◆ What to do
Give the number of lines that include the word "import", nothing more.

◆ Provided data
_ _ _ _ _ _ _

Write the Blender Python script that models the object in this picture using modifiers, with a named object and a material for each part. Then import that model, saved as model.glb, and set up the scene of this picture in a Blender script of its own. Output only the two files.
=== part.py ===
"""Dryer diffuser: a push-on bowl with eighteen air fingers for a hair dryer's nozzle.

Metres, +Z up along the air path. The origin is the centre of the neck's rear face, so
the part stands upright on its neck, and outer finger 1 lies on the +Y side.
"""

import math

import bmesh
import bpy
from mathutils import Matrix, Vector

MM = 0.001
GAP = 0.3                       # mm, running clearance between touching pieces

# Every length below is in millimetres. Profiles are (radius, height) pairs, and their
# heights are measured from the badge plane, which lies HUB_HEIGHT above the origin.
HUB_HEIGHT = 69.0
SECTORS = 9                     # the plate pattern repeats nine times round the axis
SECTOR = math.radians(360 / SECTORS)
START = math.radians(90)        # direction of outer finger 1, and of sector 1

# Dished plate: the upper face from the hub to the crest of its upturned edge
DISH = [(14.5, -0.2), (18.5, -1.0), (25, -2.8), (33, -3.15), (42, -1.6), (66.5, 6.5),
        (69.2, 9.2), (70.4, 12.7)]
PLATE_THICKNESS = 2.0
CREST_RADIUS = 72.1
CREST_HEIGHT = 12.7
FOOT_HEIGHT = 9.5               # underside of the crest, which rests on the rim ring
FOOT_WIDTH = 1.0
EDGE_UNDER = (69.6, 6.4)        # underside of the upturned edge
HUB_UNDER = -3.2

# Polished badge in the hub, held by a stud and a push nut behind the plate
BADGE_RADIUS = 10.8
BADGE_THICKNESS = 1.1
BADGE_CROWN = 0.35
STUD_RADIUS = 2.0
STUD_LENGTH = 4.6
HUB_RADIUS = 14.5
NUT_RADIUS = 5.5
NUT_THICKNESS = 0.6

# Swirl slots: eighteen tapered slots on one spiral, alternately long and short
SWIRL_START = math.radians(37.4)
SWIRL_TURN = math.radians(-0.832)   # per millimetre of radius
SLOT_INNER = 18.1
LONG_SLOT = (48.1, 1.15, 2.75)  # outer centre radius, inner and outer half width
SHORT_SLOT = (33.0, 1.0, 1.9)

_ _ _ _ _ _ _

◆ Solution to the exercise
5